Run evals in CI. Treat an agent regression like a code regression. The point of CI tooling for agents is to catch the drop before users do, not to explain it afterward.

Score reliability, not vibes. "It feels smarter" is not a metric. End-to-end success rate, step-level accuracy, and tool-selection precision are. If you cannot put a number on it, you cannot tell whether your last change helped or hurt.

None of this is glamorous. It is the agent equivalent of writing tests and reading logs. But it is the difference between an agent that demos well and an agent you can actually leave running.

Quiet Failure Is a Trust Problem

The deeper issue is what quiet failure does to trust.

A loud failure is almost a gift. The agent crashes, you see the error, you fix it, you move on. You know exactly where you stand.

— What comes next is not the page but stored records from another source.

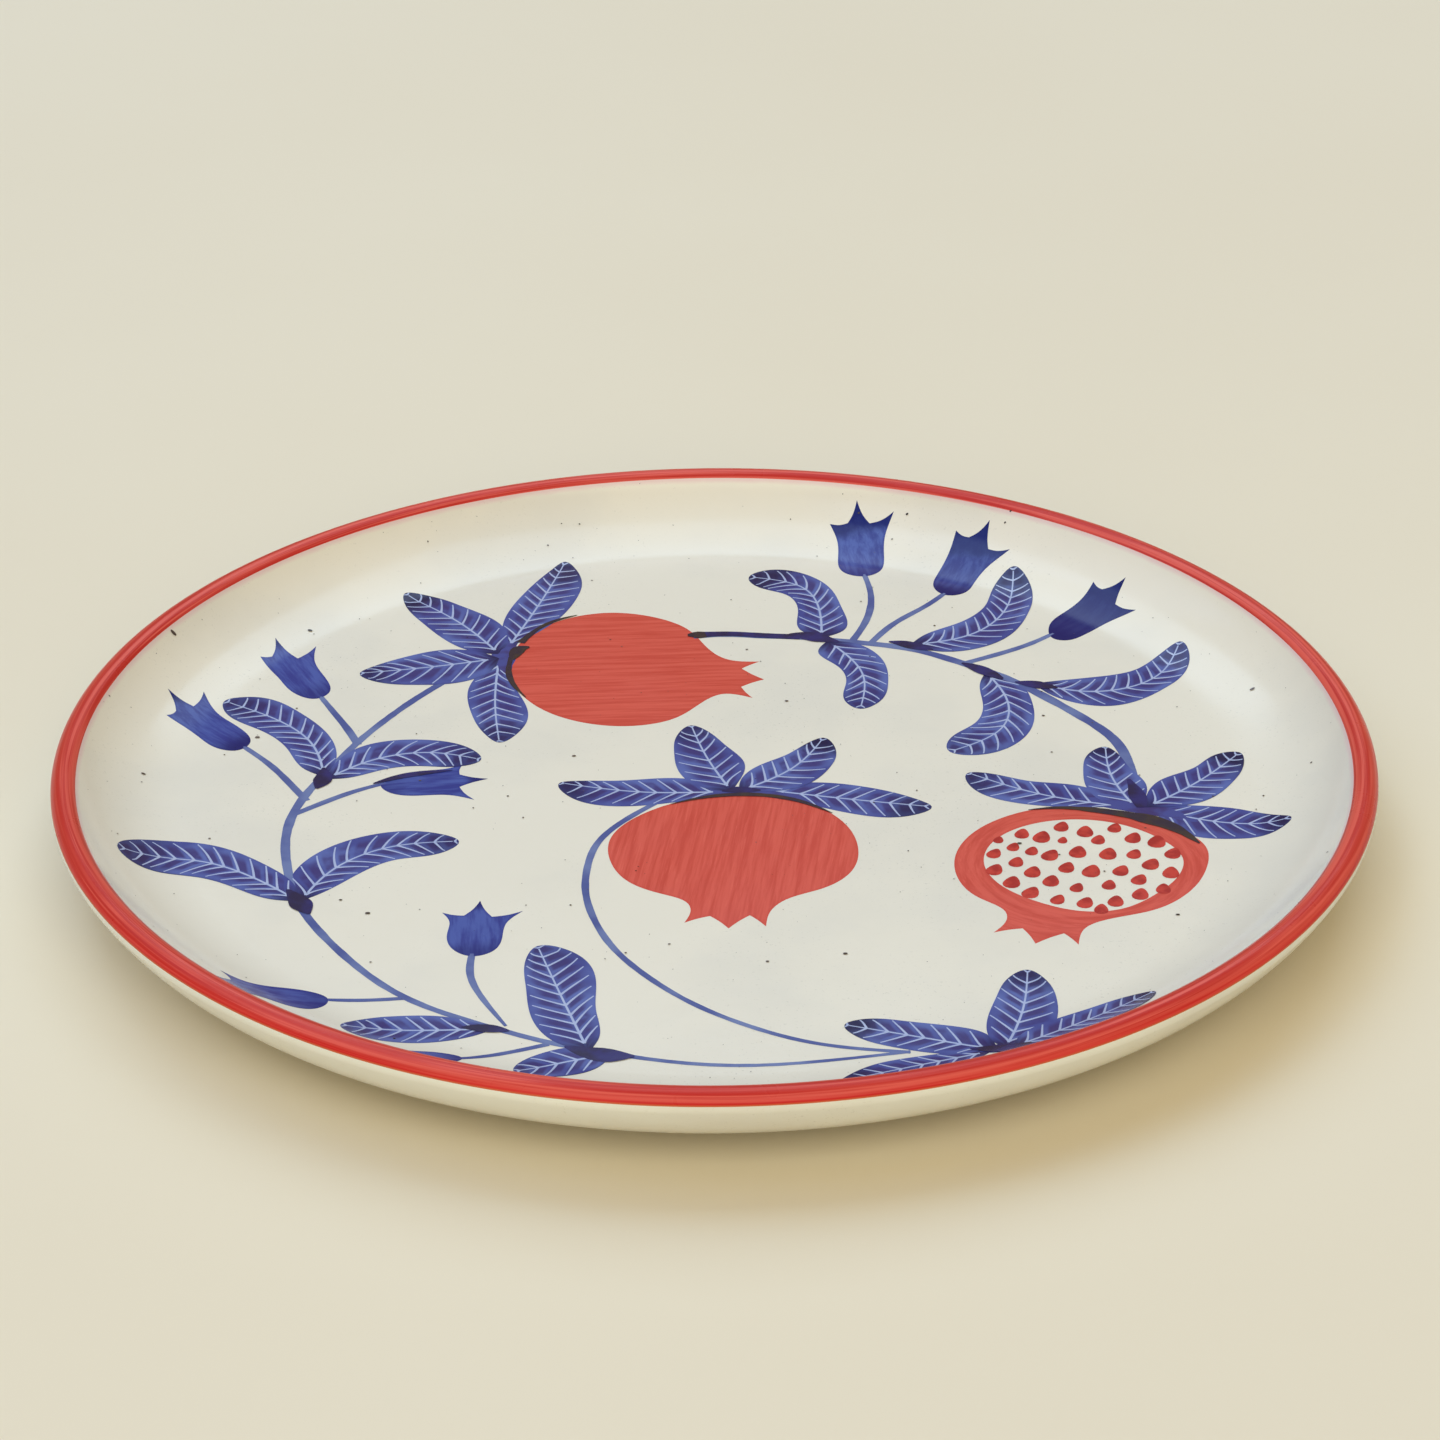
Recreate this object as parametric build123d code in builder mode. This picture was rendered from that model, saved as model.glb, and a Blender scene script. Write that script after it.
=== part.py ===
from build123d import *
import os
from math import cos, radians, sin

os.makedirs("parts", exist_ok=True)

# Hand painted dinner plate. Millimetres and degrees, +Z up.
# The origin is on the plate's axis, at the plane that the foot ring stands on.
# A thrown clay body carries a skin of glass: white glaze on the front, the back and inside the
# foot ring, a red band over the lip, and the painting in coloured glazes that lie in the white one.

# Driving dimensions.
plate_diameter = 270.0
plate_height = 22.0
lip_thickness = 5.6
wall_slope = 55.0
back_slope = 63.0
floor_thickness = 5.7
rim_overhang = 47.0
foot_width = 5.0
foot_height = 4.2
foot_fillet = 1.8
foot_rounding = 0.8
bare_foot = 1.2
glaze = 0.4
band_edge = 11.0

# The painting is drawn for a plate of this diameter and spreads with the plate.
drawing_diameter = 270.0
spread = plate_diameter / drawing_diameter
leaf_stations = (0.1, 0.35, 0.65, 0.9)
seed_lean = -17.0

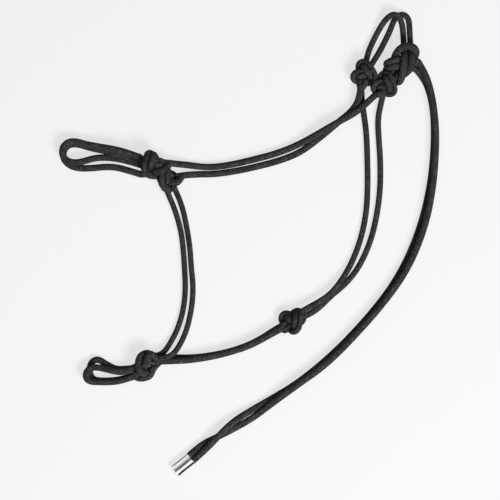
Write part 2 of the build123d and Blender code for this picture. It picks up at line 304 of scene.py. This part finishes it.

A quiet failure erodes something harder to rebuild. The agent hands you a confident, finished, wrong result, and you only find out later, after you have acted on it. Do that a few times and the user stops trusting any output, even the correct ones. They start re-checking everything by hand, which defeats the entire purpose of the agent.

An agent you have to fully re-verify is not saving you work. It is adding a step.

The whole value of an autonomous workflow is that you can trust the parts you did not watch. That trust is not earned by a good demo. It is earned by a system that catches its own mistakes and tells you when it is unsure.

The Bottom Line

The flashy part of agent building is the capability. Watch it browse, write code, call APIs, chain tools, finish the job.

The part that decides whether it survives contact with real work is quieter. It is the measurement underneath: the evals, the traces, the step-level checks, the honest reliability numbers.

Agents do not usually fail loudly. They fail in the middle, with a clean face, in a way that passes the checks you remembered to write.

So write the checks you would rather not think about. Measure the steps, not just the endings. Treat every quiet failure as the next test case.

The agents that win will not be the ones that demo best.

They will be the ones you can prove are right.